In operation, the bracket 30 is secured to the supporting wall, window frame or the like with the front plate 44 pivoted to the opened position to facilitate access to the interior. Next, the righthand end of headrail 16 is inserted into housing 32 with the rear margin of the headrail 15 resting on flange 42. Front plate 44 is then pivoted closed and snapped onto detent 54 in which position, lower flange 48 of front plate 44 supports the front margin of headrail 16. In this way, the bracket 30 fully supports headrail 16 and does it in such a way that the blind material 10 can extend to the end of headrail 16 without having to be notched.

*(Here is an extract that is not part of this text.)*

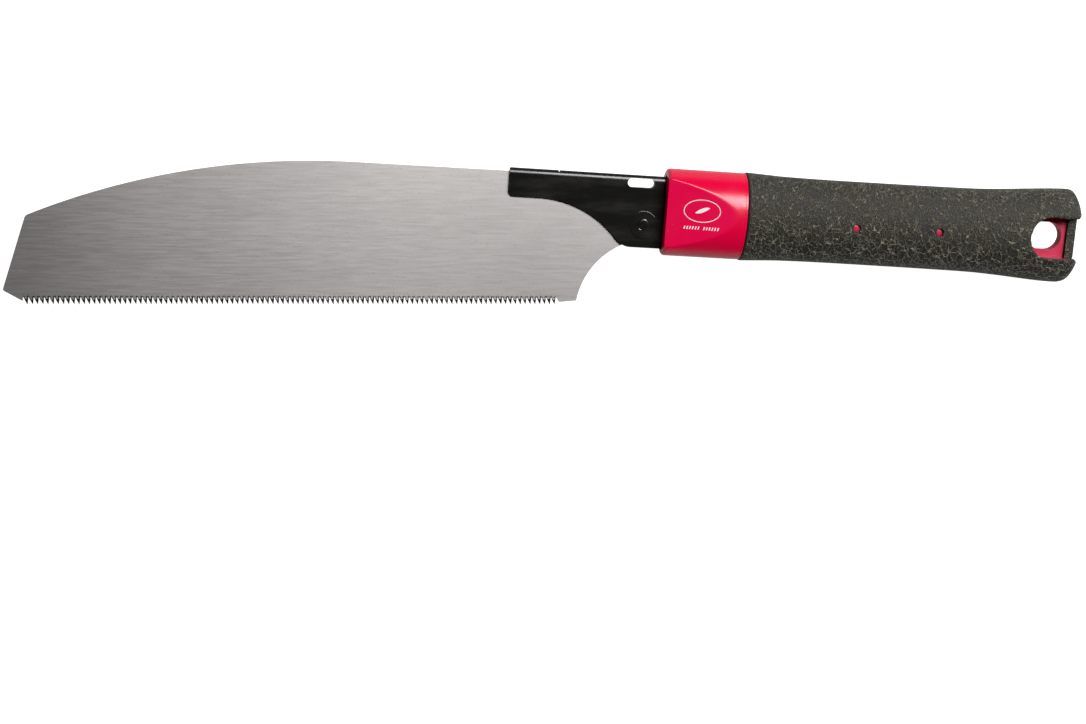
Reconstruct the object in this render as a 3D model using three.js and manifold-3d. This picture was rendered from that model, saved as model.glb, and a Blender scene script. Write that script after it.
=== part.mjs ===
// Pull saw with a replaceable single-edge blade that hooks on a pin and swings into a folded steel holder.
//
// Millimetres. The saw lies on its side: +X runs from the blade's nose to the handle's end along the toothed
// edge, +Y from the teeth to the spine, +Z out of the blade's flat. The model is drawn from the hook pin's
// centre, in the blade's mid-plane, and moved at the end so that the origin is the middle of its footprint.
// The holder and the handle are drawn in a handle frame, turned about the pin by HANDLE_DROP: u along the
// handle from the pin, v towards the spine.

import * as THREE from 'three';
import { mergeVertices } from 'three/addons/utils/BufferGeometryUtils.js';
import Module from 'manifold-3d';

const wasm = await Module();
wasm.setup();

const { degToRad } = THREE.MathUtils;
const vec = (x, y) => new THREE.Vector2(x, y);

// ---- driving dimensions ------------------------------------------------------------------------------

const HANDLE_DROP = degToRad(3);        // the handle's axis falls away from the toothline by this
const FIT = 0.3;                        // clearance round a fixed piece
const SIDE_PLAY = 0.1;                  // clearance on each flat of a plate in the folded sheet

const BLADE_THICKNESS = 0.9;
const TOOTH_PITCH = 2.5;
const TOOTH_COUNT = 106;                // a 265 mm toothline
const TOOTH_HEIGHT = 4.1;
const TOOTH_FACE_RUN = 0.5;             // along the edge, from a tip to the gullet on the handle's side
const TIP_LINE_Y = -41.3;
const FIRST_TIP_X = -307.3;
const NOSE_TOP = vec(-306.8, 3.2);
const NOSE_BOTTOM = vec(-319, -34.1);
const NOSE_CHAMFER_END = vec(-309.7, -39.4);
const HEEL_CORNER = vec(-33.7, -39.2);
const HEEL_LAND_START = vec(-42.5, -39.9);
const HEEL_ARC = { centre: vec(5.25, -46.5), radius: 39.6 };
const SPINE_SLOPE = degToRad(2.6);      // the straight rear of the spine falls towards the handle
const SPINE_AT_PIN_Y = 23.8;            // the straight spine's height, carried on to the pin
const SPINE_BELLY_RADIUS = 372.5;
const SPINE_BELLY_START_X = -148.2;      // the straight spine meets the belly here

const PIN_RADIUS = 2.8;
const PIN_THROAT = PIN_RADIUS + FIT;    // half the width of the blade's hook slot
const HOOK_RADIUS = 8;                  // the blade's hook, about the pin
const THROAT_LEAN = degToRad(20);       // the hook slot leans back by the blade's full swing
const TANG_TOP_V = 16.5;
const TANG_STEP_START_U = -42;
const TANG_STEP_END_U = -33;

const SHEET = 1.2;                      // the holder's folded sheet
const SLOT_HALF = BLADE_THICKNESS / 2 + SIDE_PLAY;
const HOLDER_HALF = SLOT_HALF + SHEET;
const HOLDER_TOP_V = 25.05;
const HOLDER_BOTTOM_V = -11.7;
const HOLDER_FRONT_U = -70.15;
const CLAMP_BOTTOM_V = 10.6;
const BOSS_RADIUS = 7.15;               // pressed disc round the hook pin, on each cheek
const BOSS_HEIGHT = 0.3;
const WINDOW = { u0: -9.7, u1: 4.3, v0: 18.8, v1: 23.45 };
const FOLD_NICK = { u: -45, width: 0.8, depth: 1.0 };
const TAIL = { shoulderU: 16, endU: 34, v0: -4.5, v1: 19 };

const TANG_PLATE = { u0: 12.5, u1: 165, v0: -2.5, v1: 16.5 };
const RIVETS_U = [21, 29];
const RIVET_V = 7;
const RIVET_RADIUS = 2;
const RIVET_HEAD = { radius: 3.4, height: 1.1 };
const CROSS_PINS = [vec(108.6, 5.75), vec(152.7, 6.1)];
const CROSS_PIN_RADIUS = 2.2;

const AXIS_V = 7.2;                     // the handle's axis in the handle frame
const OVAL = 0.65;                      // the handle's thickness over its height
const FERRULE = { front: 10.2, rear: 50.9, radius: 22.25, edge: 1.8, wall: 3 };
const FACET = { noseU: 45, slope: 0.1635 };
const CAVITY = { radius: 19.7, half: 6.5 };
const MOUTH_GAP = 0.75;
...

The housing of lefthand bracket 28 need not be described in detail because it is simply a mirror image of housing 32 of bracket 30 as will be readily understood by those skilled in the art. It is worth noting, however, that front plate 44 serves for either bracket simply by turning it over, and it is provided with a second hole, i.e., hole 58 to accommodate a detent on bracket 28 corresponding to detent 54 of bracket 30, when front plate 44 is inverted for use in bracket 28.
Having thus described a preferred embodiment, it will now be apparent to those skilled in the art that various modifications of the specific structure will be feasible without departing from the spirit of the invention. It, therefore, is not intended that the invention be confined to the precise form herein shown but to be limited only in terms of the appended claims.